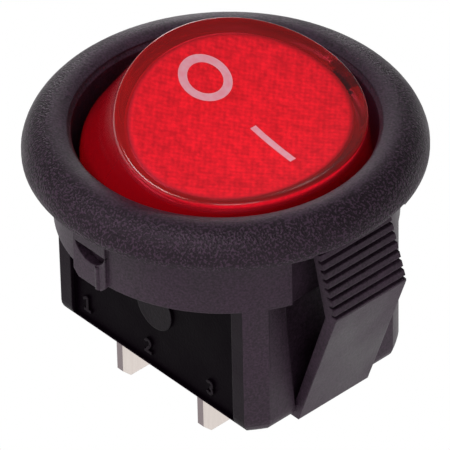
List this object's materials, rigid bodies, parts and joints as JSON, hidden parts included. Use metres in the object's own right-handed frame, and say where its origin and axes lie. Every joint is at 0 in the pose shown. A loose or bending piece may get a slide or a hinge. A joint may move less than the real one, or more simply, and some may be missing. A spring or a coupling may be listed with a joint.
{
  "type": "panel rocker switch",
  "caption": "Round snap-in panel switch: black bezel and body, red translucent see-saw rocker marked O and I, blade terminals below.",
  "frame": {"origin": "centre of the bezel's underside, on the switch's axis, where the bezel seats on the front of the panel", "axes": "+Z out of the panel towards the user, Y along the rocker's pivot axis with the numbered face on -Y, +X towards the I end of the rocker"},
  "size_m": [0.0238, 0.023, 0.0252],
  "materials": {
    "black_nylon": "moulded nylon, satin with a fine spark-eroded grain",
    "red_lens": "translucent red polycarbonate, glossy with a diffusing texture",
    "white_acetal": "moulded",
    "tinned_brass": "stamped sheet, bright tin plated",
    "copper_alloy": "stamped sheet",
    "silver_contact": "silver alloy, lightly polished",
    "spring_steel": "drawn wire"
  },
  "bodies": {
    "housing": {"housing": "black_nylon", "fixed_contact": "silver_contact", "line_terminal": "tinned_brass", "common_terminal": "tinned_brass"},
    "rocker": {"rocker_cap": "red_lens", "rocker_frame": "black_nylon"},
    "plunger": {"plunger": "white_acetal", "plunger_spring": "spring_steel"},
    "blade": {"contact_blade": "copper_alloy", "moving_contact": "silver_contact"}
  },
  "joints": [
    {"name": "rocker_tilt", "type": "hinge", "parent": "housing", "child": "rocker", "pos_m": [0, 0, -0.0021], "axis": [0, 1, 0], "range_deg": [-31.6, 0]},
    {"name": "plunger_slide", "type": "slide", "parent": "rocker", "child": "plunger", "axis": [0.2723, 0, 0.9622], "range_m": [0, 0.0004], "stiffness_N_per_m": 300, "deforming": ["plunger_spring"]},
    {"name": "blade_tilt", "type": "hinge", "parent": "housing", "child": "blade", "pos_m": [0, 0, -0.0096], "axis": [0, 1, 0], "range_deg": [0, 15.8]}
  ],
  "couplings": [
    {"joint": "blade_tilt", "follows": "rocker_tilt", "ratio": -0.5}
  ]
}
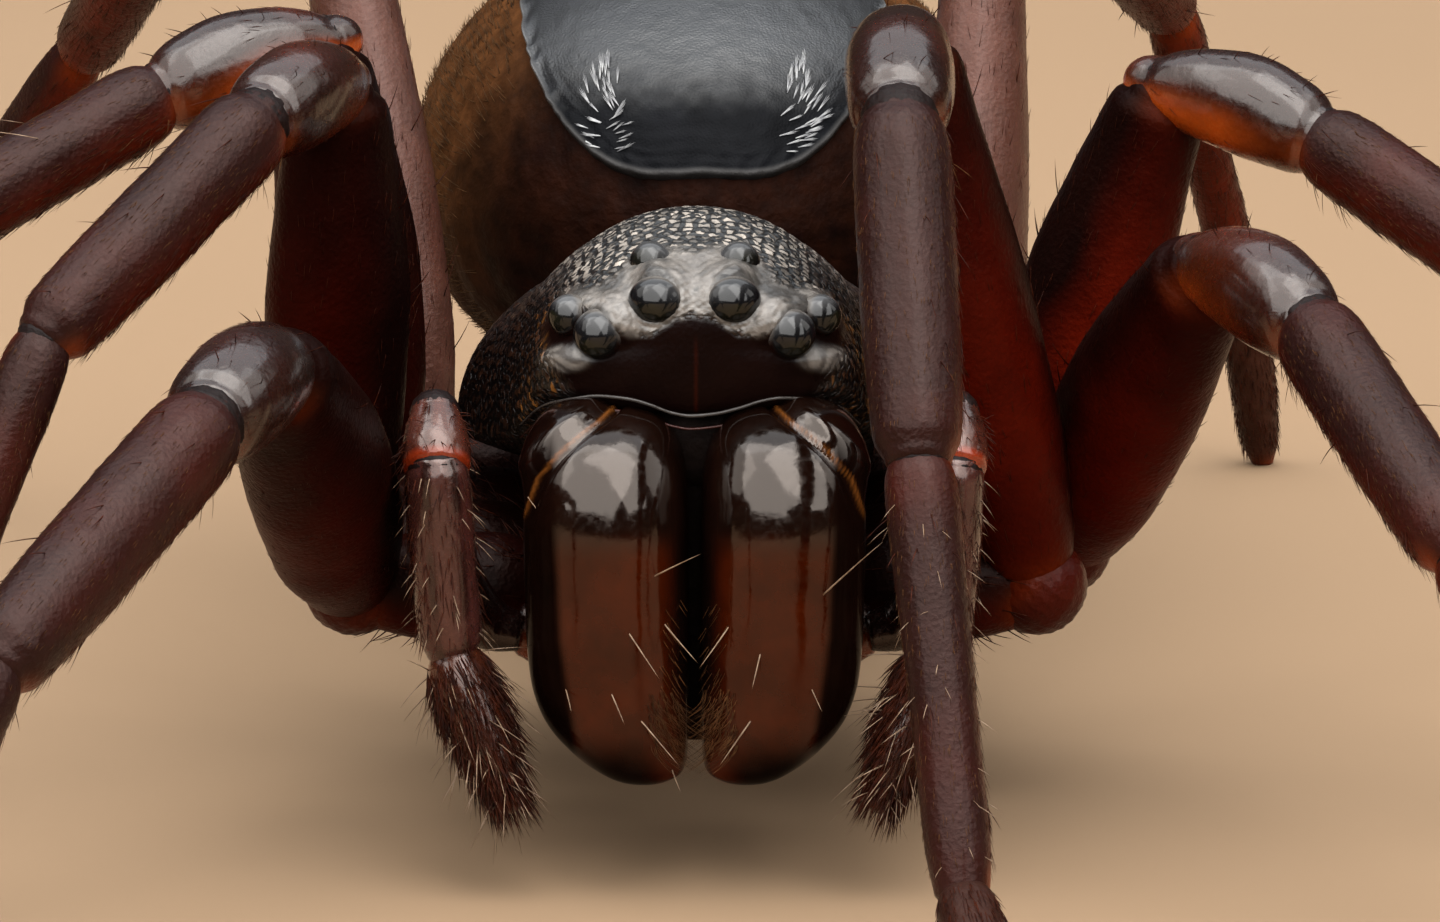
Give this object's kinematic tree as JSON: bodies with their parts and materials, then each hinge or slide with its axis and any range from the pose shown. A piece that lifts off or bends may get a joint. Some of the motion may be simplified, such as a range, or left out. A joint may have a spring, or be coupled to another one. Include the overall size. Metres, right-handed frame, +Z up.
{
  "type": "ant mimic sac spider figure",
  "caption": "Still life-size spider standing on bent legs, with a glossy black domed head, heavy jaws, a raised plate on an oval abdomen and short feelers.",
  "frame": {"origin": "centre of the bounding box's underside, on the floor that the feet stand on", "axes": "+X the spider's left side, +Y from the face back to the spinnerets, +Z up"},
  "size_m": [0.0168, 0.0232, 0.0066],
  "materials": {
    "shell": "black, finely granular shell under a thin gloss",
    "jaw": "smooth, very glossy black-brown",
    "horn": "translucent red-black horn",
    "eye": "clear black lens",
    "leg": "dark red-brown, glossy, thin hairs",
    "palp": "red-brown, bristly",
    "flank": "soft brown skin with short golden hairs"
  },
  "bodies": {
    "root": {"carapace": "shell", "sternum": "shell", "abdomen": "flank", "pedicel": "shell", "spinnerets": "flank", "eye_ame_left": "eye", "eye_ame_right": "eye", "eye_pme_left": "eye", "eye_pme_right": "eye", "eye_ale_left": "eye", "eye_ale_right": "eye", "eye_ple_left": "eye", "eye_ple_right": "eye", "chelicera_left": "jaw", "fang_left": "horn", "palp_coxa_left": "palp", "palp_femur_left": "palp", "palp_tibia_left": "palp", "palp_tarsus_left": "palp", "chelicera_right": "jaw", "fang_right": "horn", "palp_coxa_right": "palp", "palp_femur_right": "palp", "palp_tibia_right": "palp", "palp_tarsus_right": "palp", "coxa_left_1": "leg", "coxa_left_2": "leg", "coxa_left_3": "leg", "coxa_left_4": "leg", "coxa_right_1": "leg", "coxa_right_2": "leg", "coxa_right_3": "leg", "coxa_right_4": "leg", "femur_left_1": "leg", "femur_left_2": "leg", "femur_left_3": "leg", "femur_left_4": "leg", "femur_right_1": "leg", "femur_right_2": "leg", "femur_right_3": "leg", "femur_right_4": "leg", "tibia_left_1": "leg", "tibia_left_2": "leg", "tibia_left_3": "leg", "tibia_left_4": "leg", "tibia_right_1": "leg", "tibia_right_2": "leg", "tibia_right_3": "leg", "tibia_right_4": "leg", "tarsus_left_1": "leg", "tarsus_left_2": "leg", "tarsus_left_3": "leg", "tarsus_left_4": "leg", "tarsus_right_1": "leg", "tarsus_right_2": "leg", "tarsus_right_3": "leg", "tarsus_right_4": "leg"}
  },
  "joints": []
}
____
■ TO DO
Restate the data above exactly, keeping each word as it stands.

■ WRITTEN ANSWER
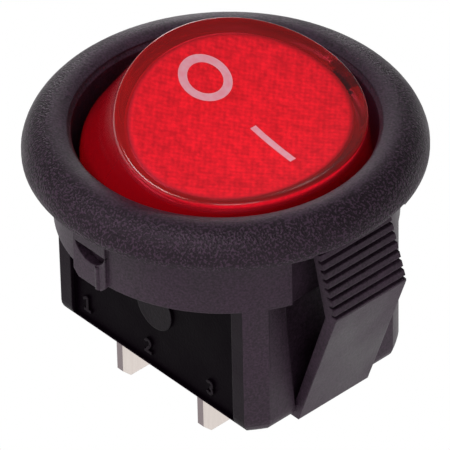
List this object's materials, rigid bodies, parts and joints as JSON, hidden parts included. Use metres in the object's own right-handed frame, and say where its origin and axes lie. Every joint is at 0 in the pose shown. A loose or bending piece may get a slide or a hinge. A joint may move less than the real one, or more simply, and some may be missing. A spring or a coupling may be listed with a joint.
{
  "type": "panel rocker switch",
  "caption": "Round snap-in panel switch: black bezel and body, red translucent see-saw rocker marked O and I, blade terminals below.",
  "frame": {"origin": "centre of the bezel's underside, on the switch's axis, where the bezel seats on the front of the panel", "axes": "+Z out of the panel towards the user, Y along the rocker's pivot axis with the numbered face on -Y, +X towards the I end of the rocker"},
  "size_m": [0.0238, 0.023, 0.0252],
  "materials": {
    "black_nylon": "moulded nylon, satin with a fine spark-eroded grain",
    "red_lens": "translucent red polycarbonate, glossy with a diffusing texture",
    "white_acetal": "moulded",
    "tinned_brass": "stamped sheet, bright tin plated",
    "copper_alloy": "stamped sheet",
    "silver_contact": "silver alloy, lightly polished",
    "spring_steel": "drawn wire"
  },
  "bodies": {
    "housing": {"housing": "black_nylon", "fixed_contact": "silver_contact", "line_terminal": "tinned_brass", "common_terminal": "tinned_brass"},
    "rocker": {"rocker_cap": "red_lens", "rocker_frame": "black_nylon"},
    "plunger": {"plunger": "white_acetal", "plunger_spring": "spring_steel"},
    "blade": {"contact_blade": "copper_alloy", "moving_contact": "silver_contact"}
  },
  "joints": [
    {"name": "rocker_tilt", "type": "hinge", "parent": "housing", "child": "rocker", "pos_m": [0, 0, -0.0021], "axis": [0, 1, 0], "range_deg": [-31.6, 0]},
    {"name": "plunger_slide", "type": "slide", "parent": "rocker", "child": "plunger", "axis": [0.2723, 0, 0.9622], "range_m": [0, 0.0004], "stiffness_N_per_m": 300, "deforming": ["plunger_spring"]},
    {"name": "blade_tilt", "type": "hinge", "parent": "housing", "child": "blade", "pos_m": [0, 0, -0.0096], "axis": [0, 1, 0], "range_deg": [0, 15.8]}
  ],
  "couplings": [
    {"joint": "blade_tilt", "follows": "rocker_tilt", "ratio": -0.5}
  ]
}
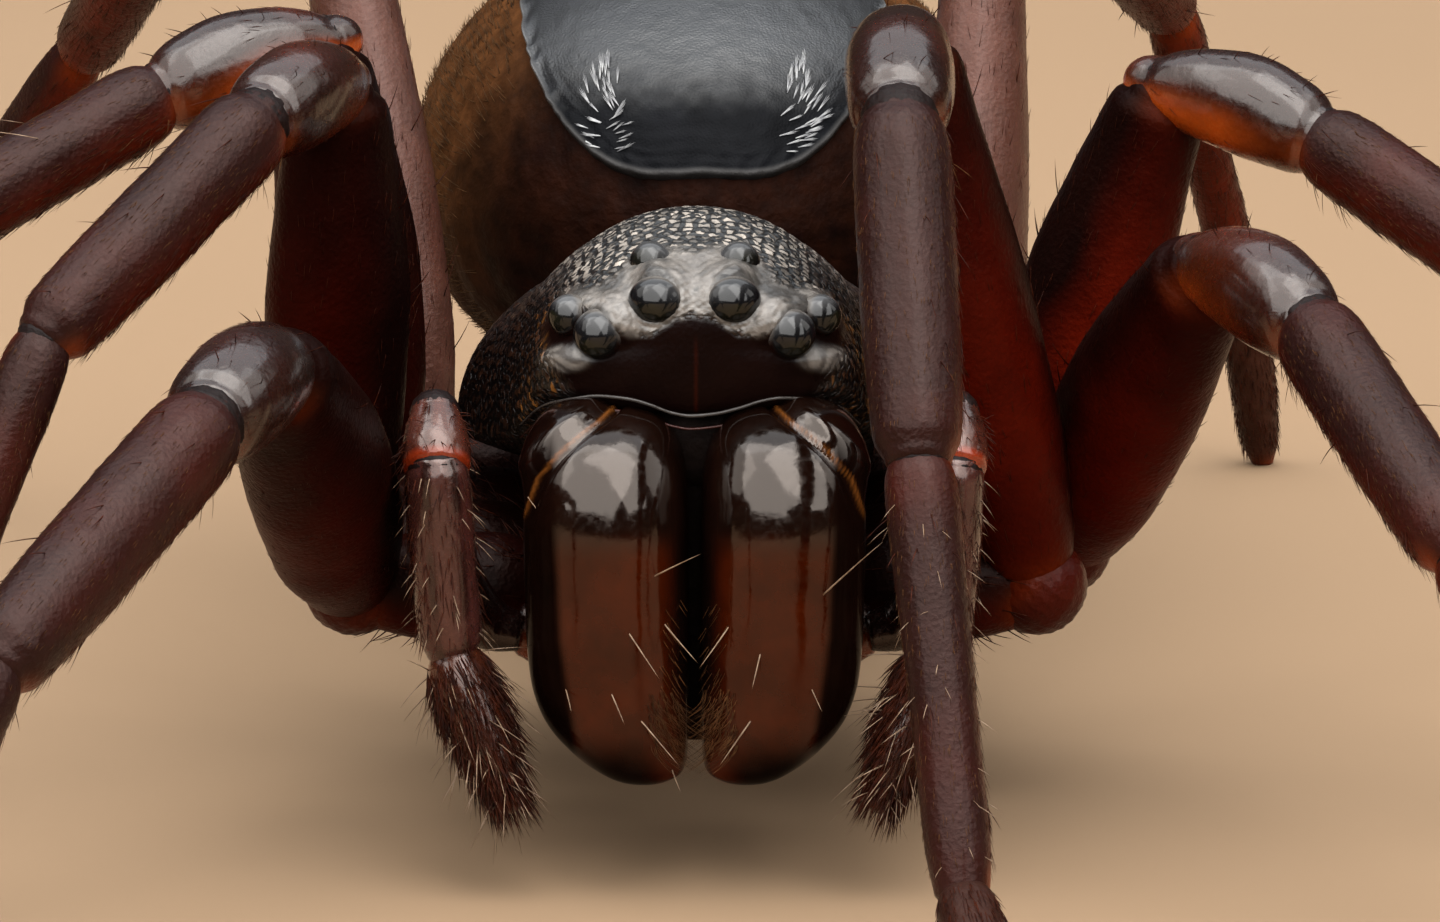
Give this object's kinematic tree as JSON: bodies with their parts and materials, then each hinge or slide with its axis and any range from the pose shown. A piece that lifts off or bends may get a joint. Some of the motion may be simplified, such as a range, or left out. A joint may have a spring, or be coupled to another one. Include the overall size. Metres, right-handed frame, +Z up.
{
  "type": "ant mimic sac spider figure",
  "caption": "Still life-size spider standing on bent legs, with a glossy black domed head, heavy jaws, a raised plate on an oval abdomen and short feelers.",
  "frame": {"origin": "centre of the bounding box's underside, on the floor that the feet stand on", "axes": "+X the spider's left side, +Y from the face back to the spinnerets, +Z up"},
  "size_m": [0.0168, 0.0232, 0.0066],
  "materials": {
    "shell": "black, finely granular shell under a thin gloss",
    "jaw": "smooth, very glossy black-brown",
    "horn": "translucent red-black horn",
    "eye": "clear black lens",
    "leg": "dark red-brown, glossy, thin hairs",
    "palp": "red-brown, bristly",
    "flank": "soft brown skin with short golden hairs"
  },
  "bodies": {
    "root": {"carapace": "shell", "sternum": "shell", "abdomen": "flank", "pedicel": "shell", "spinnerets": "flank", "eye_ame_left": "eye", "eye_ame_right": "eye", "eye_pme_left": "eye", "eye_pme_right": "eye", "eye_ale_left": "eye", "eye_ale_right": "eye", "eye_ple_left": "eye", "eye_ple_right": "eye", "chelicera_left": "jaw", "fang_left": "horn", "palp_coxa_left": "palp", "palp_femur_left": "palp", "palp_tibia_left": "palp", "palp_tarsus_left": "palp", "chelicera_right": "jaw", "fang_right": "horn", "palp_coxa_right": "palp", "palp_femur_right": "palp", "palp_tibia_right": "palp", "palp_tarsus_right": "palp", "coxa_left_1": "leg", "coxa_left_2": "leg", "coxa_left_3": "leg", "coxa_left_4": "leg", "coxa_right_1": "leg", "coxa_right_2": "leg", "coxa_right_3": "leg", "coxa_right_4": "leg", "femur_left_1": "leg", "femur_left_2": "leg", "femur_left_3": "leg", "femur_left_4": "leg", "femur_right_1": "leg", "femur_right_2": "leg", "femur_right_3": "leg", "femur_right_4": "leg", "tibia_left_1": "leg", "tibia_left_2": "leg", "tibia_left_3": "leg", "tibia_left_4": "leg", "tibia_right_1": "leg", "tibia_right_2": "leg", "tibia_right_3": "leg", "tibia_right_4": "leg", "tarsus_left_1": "leg", "tarsus_left_2": "leg", "tarsus_left_3": "leg", "tarsus_left_4": "leg", "tarsus_right_1": "leg", "tarsus_right_2": "leg", "tarsus_right_3": "leg", "tarsus_right_4": "leg"}
  },
  "joints": []
}